> Input records
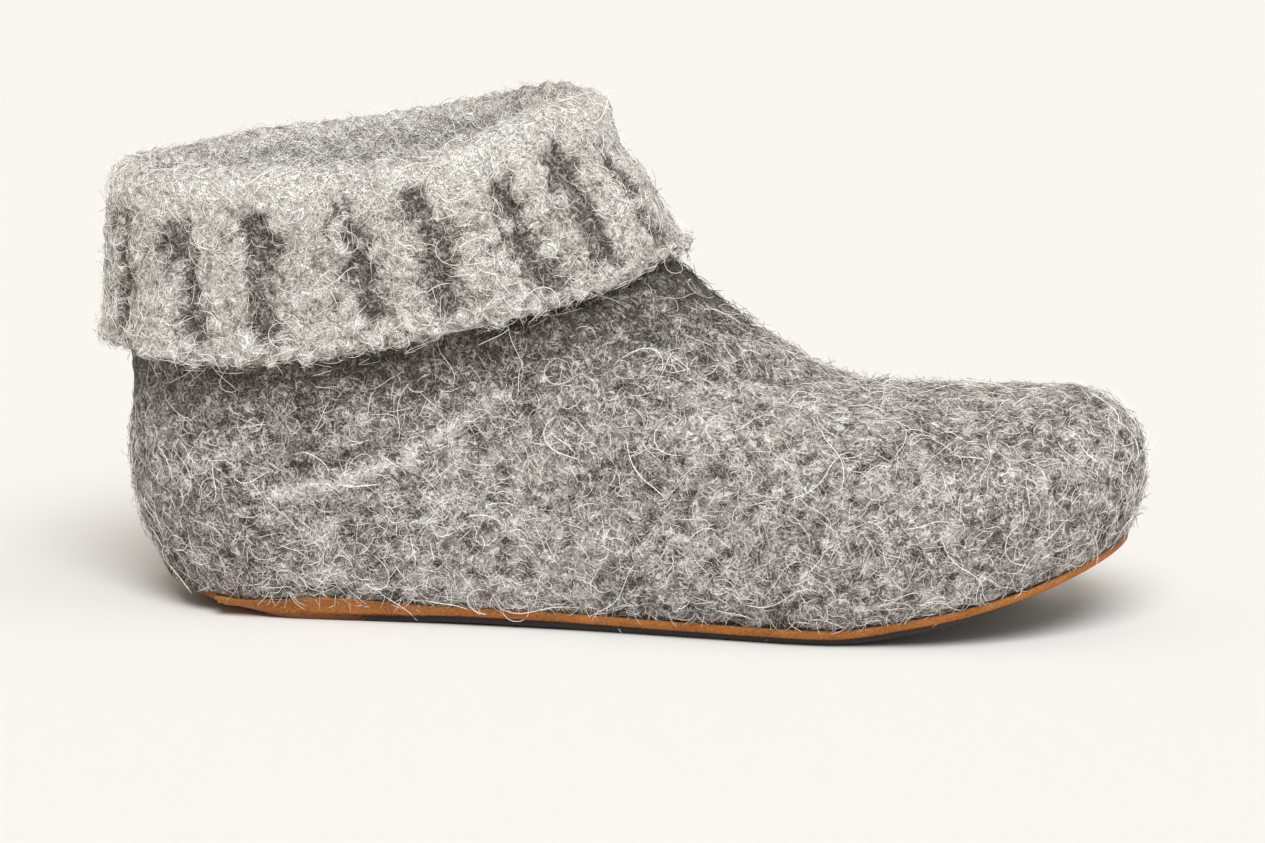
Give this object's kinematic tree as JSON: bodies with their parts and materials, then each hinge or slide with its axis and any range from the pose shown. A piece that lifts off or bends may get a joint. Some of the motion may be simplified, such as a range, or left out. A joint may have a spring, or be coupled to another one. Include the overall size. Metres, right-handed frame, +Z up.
{
  "type": "slipper boot",
  "caption": "Low slipper boot of felted wool knit with a turned-down ribbed cuff, an open ankle and a thin suede sole.",
  "frame": {"origin": "middle of the outsole's flat spot under the heel, on the floor", "axes": "+X towards the toe, +Y towards the inner (big toe) side, +Z up"},
  "size_m": [0.2779, 0.1008, 0.1381],
  "materials": {
    "felted_wool": "felted melange knit",
    "rib_wool": "soft rib knit",
    "suede": "suede nap",
    "insole_felt": "pressed felt"
  },
  "bodies": {
    "root": {"upper": "felted_wool", "cuff": "rib_wool", "outsole": "suede", "insole": "insole_felt"}
  },
  "joints": []
}
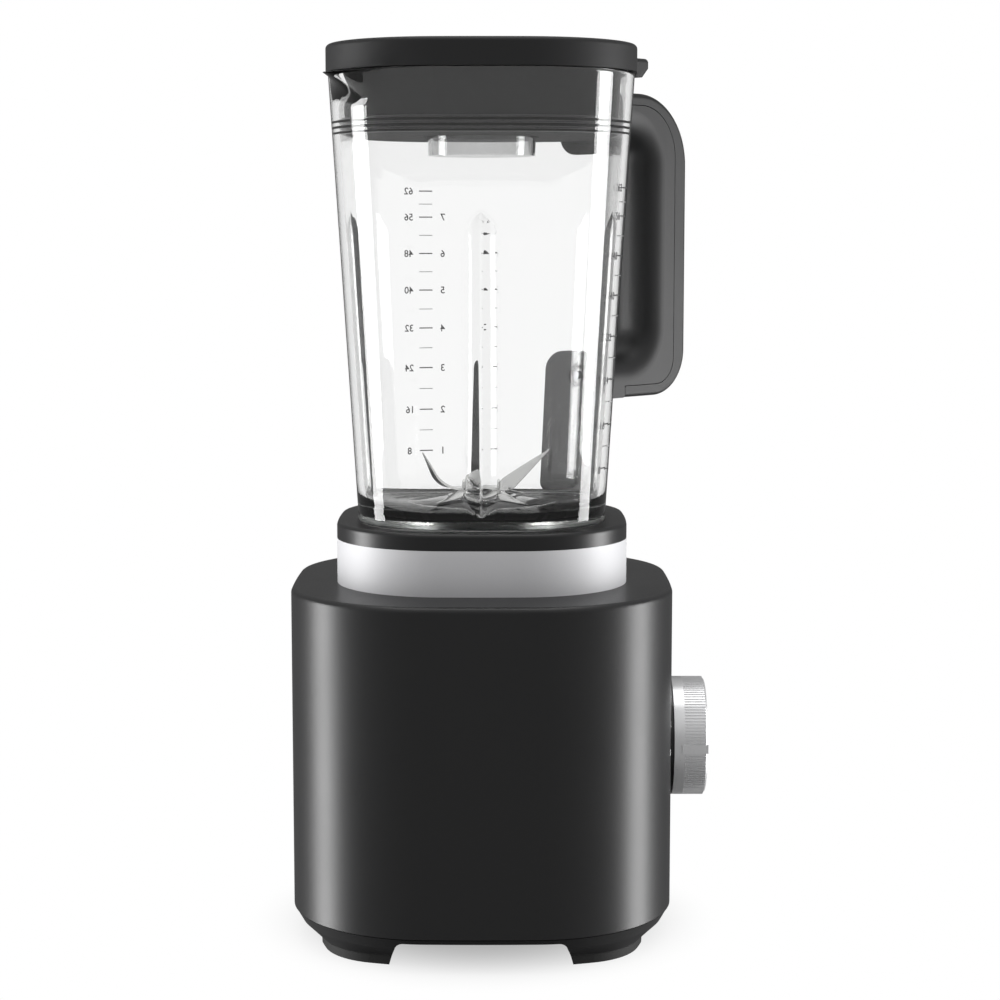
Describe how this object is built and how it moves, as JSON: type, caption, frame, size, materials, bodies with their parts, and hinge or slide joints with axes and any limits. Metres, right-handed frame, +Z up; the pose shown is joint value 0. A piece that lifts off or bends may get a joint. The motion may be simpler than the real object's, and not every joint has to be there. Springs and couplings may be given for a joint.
{
  "type": "countertop blender",
  "caption": "Countertop blender: square motor base with a side control knob, flared glass jar with pouring lip, corner handle, blades, and a lid with a clear centre cap.",
  "frame": {"origin": "on the worktop, under the motor axis", "axes": "+Z up along the motor axis, +X towards the control knob, handle over the +X +Y corner"},
  "size_m": [0.1928, 0.1883, 0.409],
  "materials": {
    "base_plastic": "glossy dark grey moulding",
    "collar_metal": "silver paint on a moulded ring",
    "inner_plastic": "matt black moulding",
    "pad_plastic": "satin dark grey moulding",
    "skirt_plastic": "satin dark grey moulding",
    "sole_rubber": "matt black",
    "screw_steel": "zinc plated",
    "gland_rubber": "matt black",
    "lamination_steel": "stacked laminations",
    "copper_wire": "enamelled copper wire",
    "bracket_metal": "die cast",
    "bearing_steel": "ground",
    "brass": "pressed",
    "carbon": "pressed carbon",
    "bezel_plastic": "gloss black moulding",
    "switch_plastic": "moulded",
    "circuit_board": "coated laminate",
    "shaft_steel": "ground",
    "copper_bar": "turned copper",
    "fan_plastic": "moulded",
    "coupling_rubber": "matt black",
    "knob_metal": "satin chrome on a moulded cap",
    "jar_glass": "clear pressed glass",
    "seal_silicone": "grey silicone",
    "hub_steel": "turned",
    "nut_plastic": "moulded",
    "handle_plastic": "glossy dark grey moulding",
    "handle_skin": "glossy dark grey moulding",
    "coupling_metal": "die cast",
    "blade_steel": "ground stainless steel",
    "lid_plastic": "glossy dark grey moulding",
    "lid_rubber": "soft grey sealing ring",
    "cap_clear": "clear moulded plastic"
  },
  "bodies": {
    "base": {"housing": "base_plastic", "collar": "collar_metal", "deck": "inner_plastic", "seat_pad": "pad_plastic", "bottom_cover": "skirt_plastic", "feet": "sole_rubber", "cover_screws": "screw_steel", "cord_gland": "gland_rubber", "stator": "lamination_steel", "field_coils": "copper_wire", "upper_bracket": "bracket_metal", "lower_bracket": "bracket_metal", "motor_bearings": "bearing_steel", "motor_grommets": "gland_rubber", "motor_screws": "screw_steel", "brush_holders": "brass", "brushes": "carbon", "fan_shroud": "inner_plastic", "knob_bezel": "bezel_plastic", "rotary_switch": "switch_plastic", "control_board": "circuit_board", "board_screws": "screw_steel"},
    "rotor": {"motor_shaft": "shaft_steel", "armature_core": "lamination_steel", "armature_windings": "copper_wire", "commutator": "copper_bar", "cooling_fan": "fan_plastic", "drive_coupling": "coupling_rubber"},
    "knob": {"knob": "knob_metal", "knob_shaft": "shaft_steel"},
    "jar": {"jar_body": "jar_glass", "floor_gasket": "seal_silicone", "bearing_housing": "hub_steel", "blade_bearings": "bearing_steel", "shaft_seal": "seal_silicone", "retaining_nut": "nut_plastic", "handle_frame": "handle_plastic", "handle_cover": "handle_skin", "handle_screws": "screw_steel"},
    "blades": {"driven_coupling": "coupling_metal", "bottom_blade": "blade_steel", "middle_blade": "blade_steel", "top_blade": "blade_steel", "blade_washer": "blade_steel", "blade_nut": "blade_steel", "blade_shaft": "blade_steel"},
    "lid": {"lid_cover": "lid_plastic", "lid_plug": "lid_plastic", "lid_gasket": "lid_rubber"},
    "cap": {"cap": "cap_clear"}
  },
  "joints": [
    {"name": "knob_turn", "type": "hinge", "parent": "base", "child": "knob", "pos_m": [0.0882, 0, 0.0882], "axis": [1, 0, 0], "range_deg": [-212, 32]},
    {"name": "motor_spin", "type": "hinge", "parent": "base", "child": "rotor", "pos_m": [0, 0, 0.11], "axis": [0, 0, 1], "continuous": true},
    {"name": "jar_lift", "type": "slide", "parent": "base", "child": "jar", "axis": [0, 0, 1], "range_m": [0, 0.12]},
    {"name": "blade_spin", "type": "hinge", "parent": "jar", "child": "blades", "pos_m": [0, 0, 0.2], "axis": [0, 0, 1], "continuous": true},
    {"name": "lid_lift", "type": "slide", "parent": "jar", "child": "lid", "axis": [0, 0, 1], "range_m": [0, 0.08]},
    {"name": "cap_lift", "type": "slide", "parent": "lid", "child": "cap", "axis": [0, 0, 1], "range_m": [0, 0.07]}
  ],
  "couplings": [
    {"joint": "blade_spin", "follows": "motor_spin", "ratio": 1}
  ]
}
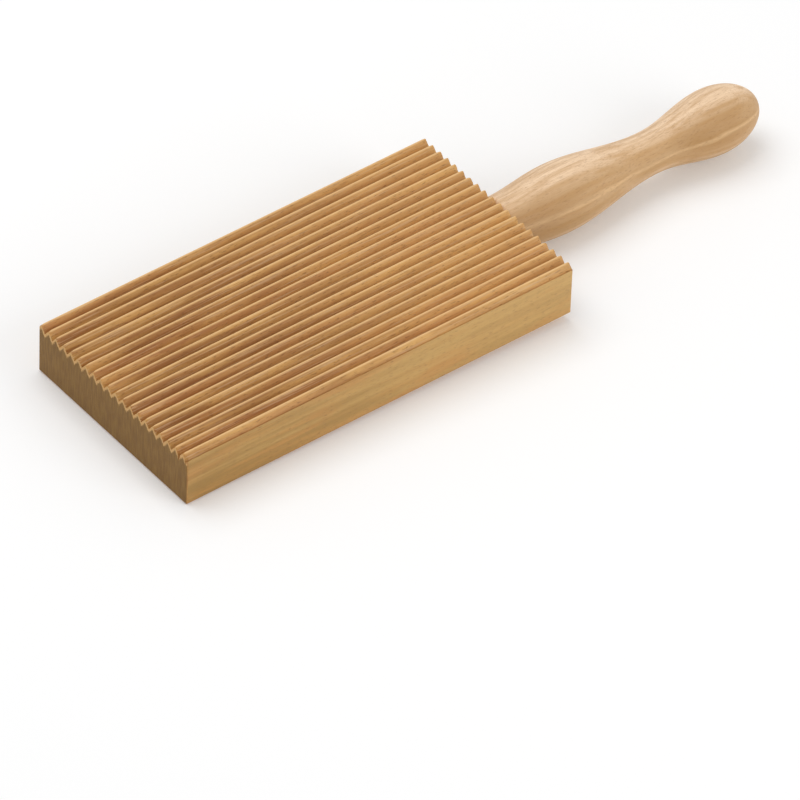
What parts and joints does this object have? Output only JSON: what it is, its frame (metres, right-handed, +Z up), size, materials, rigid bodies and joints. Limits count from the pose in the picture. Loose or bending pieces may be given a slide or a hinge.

> Instructions to follow
Going through the entries above, report how many lines include the string "joints". The number alone is the answer.

> Exercise solution
4